Quelle donne e quegli uomini furono rivoluzionari, perché rispettarono prima le leggi morali che quelle dei codici. Noi dobbiamo riscoprire quello spirito là, se non vogliamo morire servi di un potere che ci concederà soltanto quello che potremo spendere nei loro centri commerciali. Abbiamo bisogno di dire che ci sono leggi ingiuste che non riconosciamo più e che non riconosciamo un'autorità - come quella vista all'opera a Parma, a Bologna, in tante altre realtà - che è solo violenza, sopraffazione, difesa dei più ricchi contro i più poveri.

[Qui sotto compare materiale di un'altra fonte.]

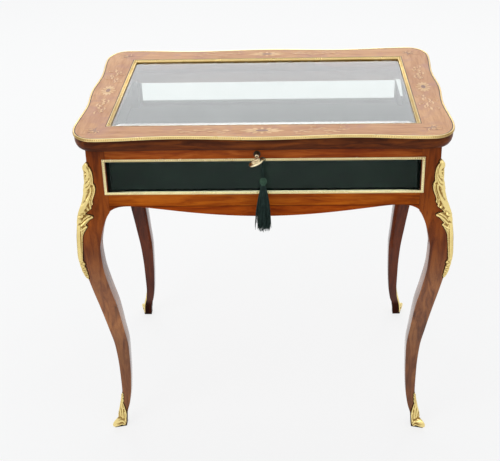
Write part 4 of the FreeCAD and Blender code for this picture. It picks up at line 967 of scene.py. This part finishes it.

Spesso in queste occupazioni sono nate forme di solidarietà inedite. Di questo ha bisogno la nostra società, che ne conosce sempre meno. Don Giovanni Nicolini, uno dei pochi a Bologna che ha protestato, ha detto che alcune di queste realtà, benché fuori dalla legalità, danno vita a una legalità superiore. I compagni e gli amici di Coalizione Civica Bologna, altri che hanno protestato, hanno detto che c'è un solo modo per stare dalla parte della giustizia sociale: stare dalla parte dei deboli. Credo che dobbiamo ripartire da qui, dal basso, dall'inizio, anche riprendendoci spazi e parole, anche occupando - o rioccupando - un luogo politico e ideale che era nostro. E rioccupandoci degli altri.